I was invited to help launch the new Easton Book Festival

- Even if you aren’t able to agree on an actual author visit, offer to stop by and sign stock. In this way, you make a personal contact with a bookseller and provide autographed books that consumers will like! 

- Think about how you’ll personalize each book – can you make it fun? I had a crayon stamp made and invested in a set of coloured Sharpies.

5. Create a cracking presentation that you can adapt to the audience and the amount of time available. For a long time I was stuck on this. I looked on in awe at all the other professional authors and illustrators doing school events and wondered how I would ever be able to come up with something great. But then I realized something key – I needed to make it true to me and my book. Who was I as an author? What kinds of stories did I like to write and tell? And how could the kids in the audience interact and have fun live during the presentation?
I decided to create a guessing game about my dream job as a child . . .

The other thing that I was stuck on was an opener. If you tell good jokes or can draw, these are easy ways to grab young audiences right off the bat. But I am neither . . . What I discovered is that my opener needed to be something that started a conversation with the audience and made a personal connection with them.

- I put together my presentation in a series of slides in Keynote. This way all the children could see the images, even in a large group.

- I practised over and over with my new clicker until I knew the presentation by heart. I made and bought props.

Slides help all the children view the images clearly in a larger audience.

- As the tour came together, I realized that though my ideal was a 45-minute presentation that allowed time for drawing (with Crayola crayons of course!) and questions, I needed a version that was short (25-30 minutes long). I also created a version of my presentation that I could use in a library or bookshop setting if the audience was made up of aspiring creatives and mostly grown-ups interested in the non-fiction topic of my book.

- I printed out a set of key slides onto A3. I shared these in smaller ad-hoc presentations in bookshops and libraries, and in case of tech failure.
In smaller groups, I used props and A3 printouts

- I invested in a portable speaker and a 3-way adaptor so I’d be prepared to hook up to all varieties of available AV equipment. I also loaded my presentation onto a USB stick. Include replacement batteries!


- For each stop, I allowed at least half an hour to meet my contact, confirm the details of timings and get set-up. 

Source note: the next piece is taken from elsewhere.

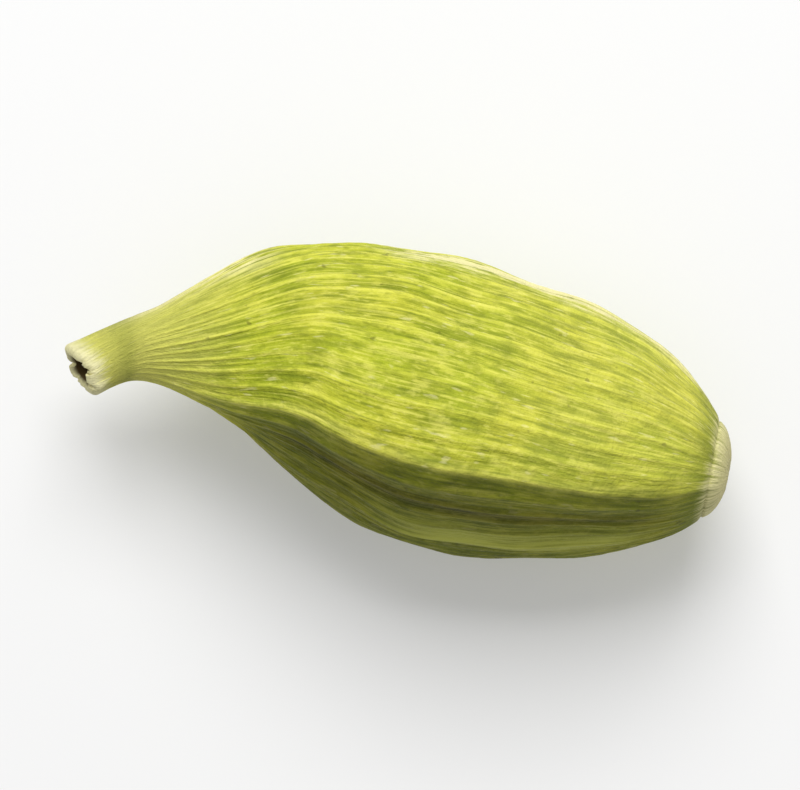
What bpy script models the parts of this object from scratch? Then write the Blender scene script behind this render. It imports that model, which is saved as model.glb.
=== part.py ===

Prepare for the unexpected!

- A simple, craft activity (Thank you, Jane Clarke!) that can be used in addition to colouring is useful for smaller bookshop visits when you've run out of things to say or the kids are too young for your book.
Oh, the things you can make with coffee filters!
- Uh, oh, I didn't sign up for this! At one school, my presentation took place in a school cafetaria: The lunch clear-up was underway, which didn’t allow very much time to set-up. In addition, the audience was comprised of 500 kids (way more than usual numbers). It was hot, it was after lunch. I needed to be prepared to manage a larger group or a set of jumpy kids.

I wanted to get my young audience to get excited about my presentation, but also needed a way to regain calm. I did this in two ways – I used the pacing of my presentation, interspersing me talking with interactive bits where the kids came up to draw and a really short video about the production of Crayola crayons. I also observed how teachers got the kids to quiet down at the start and used this as a way to re-gain their attention when excitement levels rose. Another great way to get kids to focus is by using rhythmical clapping that they repeat.

- If you have a very large group, it can be helpful to ask teachers to choose volunteers.
We did some group drawings with Crayola crayons - the audience suggested what each of the eight volunteers -
who represented the first 8 Crayola crayon colours invented by Binney – should draw!

- Questions . . . be prepared to get odd questions that you won’t know how to answer. Like how much you earn and what year Crayola first made markers.

Top tip!

There is so much going on that sometimes I forgot to ask someone to take a photo at my events! If you have snaps of your presentation (taken from the back so as not to show kids' faces) or of the kids' drawings, you can post on social media to create a buzz about your book.


Afterwards . . .


- Defnintely eat CAKE. You deserve it!
- Send out thank you notes and ask for testimonials that you can post on your website.

- Create the next book.


Have you got any author visit
tips to share?


Natascha Biebow,
MBE, Author, Editor and Mentor
Natascha is the author of The Crayon Man: The True Story of the Invention of Crayola Crayons, illustrated by Steven Salerno, Elephants Never Forget and Is This My Nose?, editor of numerous award-winning children’s books, and Co-Regional Advisor (Co-Chair) of SCBWI British Isles. She is currently working on more non-fiction and a series of young fiction. She runs Blue Elephant Storyshaping, an editing, coaching and mentoring service aimed at empowering writers and illustrators to fine-tune their work pre-submission. Find her at


Lucy Rowland said...

Brilliant pot, with so many good tips! There really is so much to think about when planning a visit or a tour! I've started to ask my publishers for help now too- can they support with marketing materials? Banners/book stands/posters/stickers etc or perhaps travel costs? It's always worth asking!

Juliet Clare Bell said...

Exciting times, Natascha! Thanks for your suggestions and reminders -and what a great SCBWI award!

Natascha Biebow said...

Yes, definitely worth asking the publisher if they can support with marketing materials. Even a colouring sheet can help!

Natascha Biebow said...

Thanks, Clare! SCBWI offers many useful grants to members. Worth checking out and applying. I never thought I'd win this one :)

Unknown said...

Yours was the most successful author event we have hosted at Book and Puppet Company. We look forward to your return visit to Easton!

Chris said...

Well done Natascha. Very inspiring and sounds like a lot of fun. Would you do it again? Would you do anything differently next time?

Jane Clarke said...

Congratulations on your very successful tour, Natascha - and thanks for the tips. Glad the coffee filter craft was useful!

Natascha Biebow said...

It was so much fun being a part of the Farmers' Market - I'm really glad to hear it was successful for Book and Puppet! I'm looking forward to returning this summer, hopefully.

Natascha Biebow said...

Thanks, Jane! I think we could do some more posts to share cool arts and crafts tips for

Natascha Biebow said...

Yes, I'd do it again - it was fun! Though it's hard being so far from home. When you can slot in author visits closer to home in blocks, I'm sure it's easier. Also, I would think carefully about timings for bookstore events to try to maximize audiences and definitely do more schools.